A l’époque,Vinci ou Bouygues annonçaient leur intérêt mais sans projet concret. Certains opérateurs comme Sharies n’étaient pas encore actifs. D’autres en étaient au début de leur lancement, comme Colonies ou Babel Community. La Casa, en revanche, était déjà très active. Le secteur s’est complètement structuré en 2 ans avec l’arrivée massive d’investisseurs pour participer au développement des structures et des offres de coliving. Et ce n’est que le début.

 

COOLOC : Comment évolue le secteur du coliving dans l’immobilier résidentiel ?

Vincent Desruelles : Actuellement, le co-living concerne majoritairement des petits espaces. Il se rapproche des colocations dans des maisons qui réunissent entre 10 et 20 personnes. Ces projets sont assez rapides à monter. Un autre modèle, encore minoritaire, est en pleine croissance. Il est représenté par Babel Community. Sharies et Colonies ainsi que les géants Vinci ou Bouygues développent des projets similaires . Il ne s’agit plus de maisons individuelles mais de consacrer un bâtiment entier au coliving, à l’instar du campus Ecla à Palaiseau.

Les formes changent : appartements plus ou moins grands en coliving, studios, chambres à part, chambres partagées. L’espace permet d’insérer une salle de sport, un café, un espace de co-working, un lieu de conférences. Le coliving s’ouvre aux résidents et vers l’extérieur.  Il s’agit de mutualiser ces espaces. Ils deviennent des lieux de passage dans la journée par exemple avec les espaces de co-working. Le soir, on y retrouve les résidents.

Ces modèles sont plus consommateurs en capitaux car les besoins d’aménagement sont plus lourds.
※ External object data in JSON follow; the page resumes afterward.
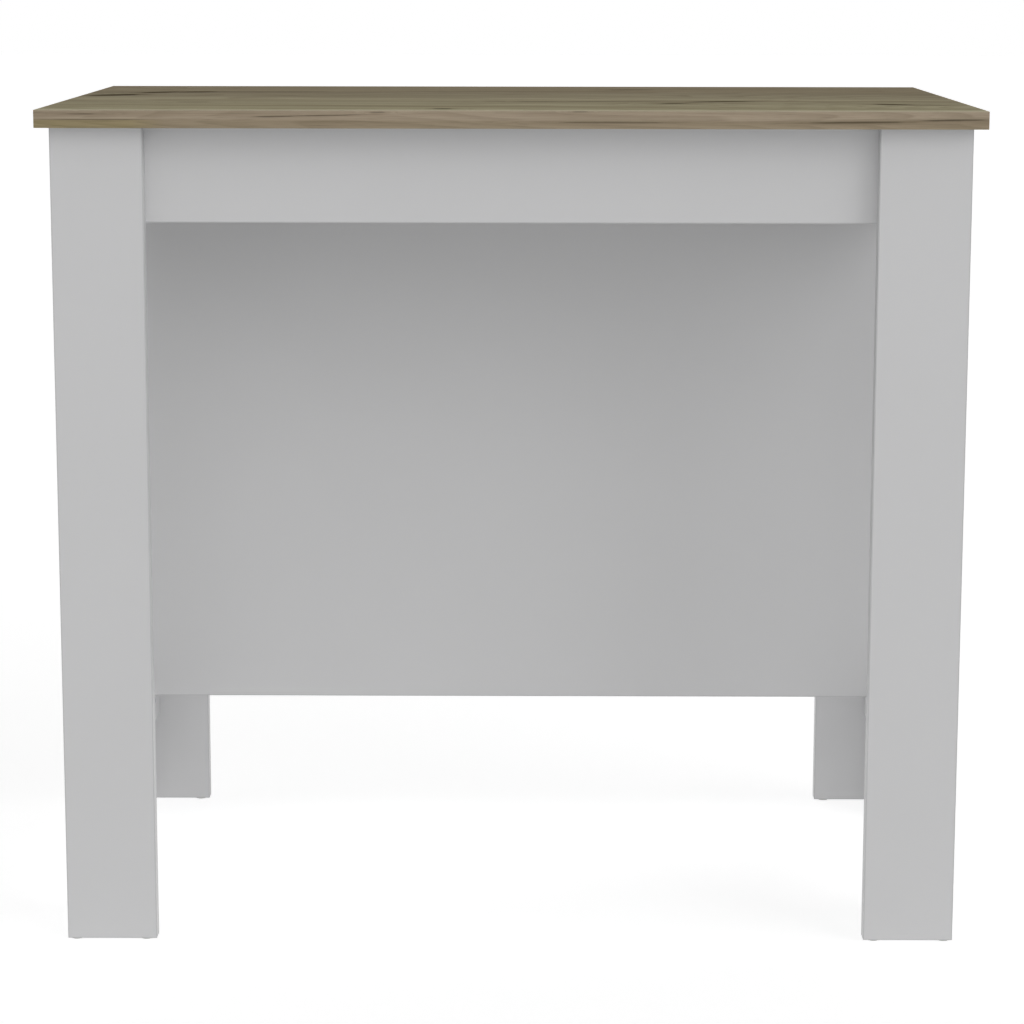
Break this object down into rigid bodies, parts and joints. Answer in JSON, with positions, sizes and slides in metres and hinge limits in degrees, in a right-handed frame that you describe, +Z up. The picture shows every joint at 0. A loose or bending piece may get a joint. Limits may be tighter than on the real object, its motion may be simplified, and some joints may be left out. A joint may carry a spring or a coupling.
{
  "type": "kitchen island",
  "caption": "Free-standing kitchen island: thin wood-decor worktop on white L-shaped legs, open knee space on one side and a shallow cabinet with inset hinged doors on the other.",
  "frame": {"origin": "on the floor, in the middle of the footprint", "axes": "+X along the width, to the right as seen from the seating side; -Y towards the seating side, +Y towards the cabinet side; +Z up"},
  "size_m": [1, 0.58, 0.912],
  "materials": {
    "oak_decor": "matt grey-brown knotty oak decor with the grain along the width",
    "oak_edging": "matt edging band with the same oak decor, slightly lighter",
    "white_board": "satin white melamine on particle board",
    "white_front": "satin white lacquered door",
    "brushed_metal": "brushed nickel-plated steel",
    "plated_steel": "bright zinc-plated steel",
    "zinc_casting": "plain die-cast zinc",
    "beech": "plain beech dowel",
    "grey_plastic": "light grey plastic"
  },
  "bodies": {
    "base": {"worktop": "oak_decor", "worktop_edging": "oak_edging", "leg_face_near_left": "white_board", "leg_face_near_right": "white_board", "leg_face_far_left": "white_board", "leg_face_far_right": "white_board", "leg_side_near_left": "white_board", "leg_side_near_right": "white_board", "leg_side_far_left": "white_board", "leg_side_far_right": "white_board", "near_apron": "white_board", "far_apron": "white_board", "upper_rail_left": "white_board", "upper_rail_right": "white_board", "lower_rail_left": "white_board", "lower_rail_right": "white_board", "knee_panel": "white_board", "cabinet_floor": "white_board", "gable_left": "white_board", "gable_right": "white_board", "centre_partition": "white_board", "shelf_left": "white_board", "shelf_right": "white_board", "shelf_pins": "plated_steel", "hinge_frame_leaves": "brushed_metal", "hinge_pins": "brushed_metal", "hinge_frame_screws": "plated_steel", "catch_cases": "grey_plastic", "catch_poles": "plated_steel", "catch_screws": "plated_steel", "cam_locks": "zinc_casting", "cam_bolts": "plated_steel", "dowels": "beech", "confirmat_screws": "plated_steel", "rail_screws": "plated_steel", "top_brackets": "plated_steel", "bracket_screws": "plated_steel", "glides": "grey_plastic"},
    "left_door": {"door_left": "white_front", "knob_left": "brushed_metal", "knob_screw_left": "plated_steel", "hinge_door_leaves_left": "brushed_metal", "hinge_door_screws_left": "plated_steel", "strike_plate_left": "plated_steel", "strike_screw_left": "plated_steel"},
    "right_door": {"door_right": "white_front", "knob_right": "brushed_metal", "knob_screw_right": "plated_steel", "hinge_door_leaves_right": "brushed_metal", "hinge_door_screws_right": "plated_steel", "strike_plate_right": "plated_steel", "strike_screw_right": "plated_steel"}
  },
  "joints": [
    {"name": "left_door_hinge", "type": "hinge", "parent": "base", "child": "left_door", "pos_m": [-0.3875, 0.2753, 0.5005], "axis": [0, 0, 1], "range_deg": [0, 180]},
    {"name": "right_door_hinge", "type": "hinge", "parent": "base", "child": "right_door", "pos_m": [0.3875, 0.2753, 0.5005], "axis": [0, 0, 1], "range_deg": [-180, 0]}
  ]
}
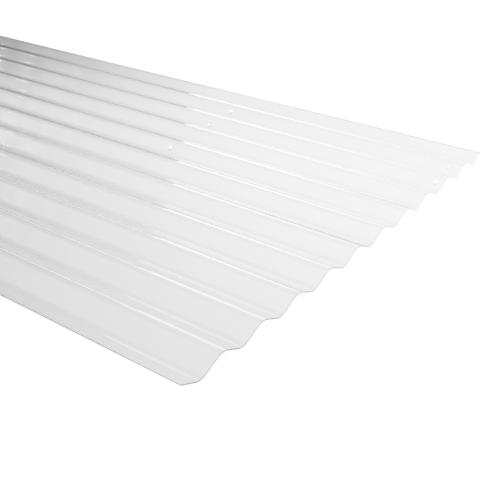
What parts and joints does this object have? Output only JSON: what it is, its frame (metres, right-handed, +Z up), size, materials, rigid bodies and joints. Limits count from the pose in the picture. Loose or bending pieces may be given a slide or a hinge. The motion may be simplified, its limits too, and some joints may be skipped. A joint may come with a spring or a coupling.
{
  "type": "corrugated polycarbonate sheet",
  "caption": "Clear corrugated plastic sheet for roofing and glazing: one thin sheet with rounded waves running along its length.",
  "frame": {"origin": "centre of the sheet's footprint, on the level floor that its troughs lie on", "axes": "+X along the waves (the sheet's length), +Y across the waves, +Z up out of the upper face"},
  "size_m": [2.4384, 0.6604, 0.0116],
  "materials": {
    "clear_polycarbonate": "clear, glossy"
  },
  "bodies": {
    "root": {"corrugated_sheet": "clear_polycarbonate"}
  },
  "joints": []
}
Ils devraient voir le jour entre 2021 et 2023. L’offre de coliving pourrait ainsi atteindre 14 500 lits en 2023, contre environ 2 600 en 2020.

 

Des différences – encore – peu sensibles

COOLOC : Quelle est la différence avec la colocation ?

Vincent Desruelles : A l’heure actuelle, les différences ne sont pas immédiatement perceptibles. Le coliving serait une sorte de colocation organisée. Certains opérateurs cependant ont adopté une logique de stricte colocation comme Chez Nestor, qui ne propose pas forcément des espaces communs. Ce type de solution s’adresse plutôt à des étudiants étrangers qui cherchent une solution simple et rapide pour se loger.

Les différences sont ailleurs. Le coliving promet un espace partagé. Il propose aussi une offre de services assez poussée avec un tarif qui comprend tout : charges, abonnement, assurances mais aussi linge de maison, ameublement neuf, livraisons de paniers repas, animation, une salle de projection… C’est aussi, parfois, le cas dans certaines colocations.

En revanche, contrairement à la colocation, on trouve dans le coliving un unique référent du lieu d’habitation, qui prend tout en charge, y compris l’animation du site si celle-ci est prévue.

Le marché de la colocation est moins structuré. C’est un marché qui se développe au gré d’opportunités de la part de propriétaires de grands appartements ou maisons. Ils voient l’intérêt de la colocation pour de grands espaces. Des mouvements apparaissent  à travers l’action d’opérateurs qui cherchent à structurer le marché par affinité. C’est le cas par exemple de la colocation solidaire ou intergénérationnelle.

 

Le coliving, reflet d’une évolution des besoins dans l’immobilier ?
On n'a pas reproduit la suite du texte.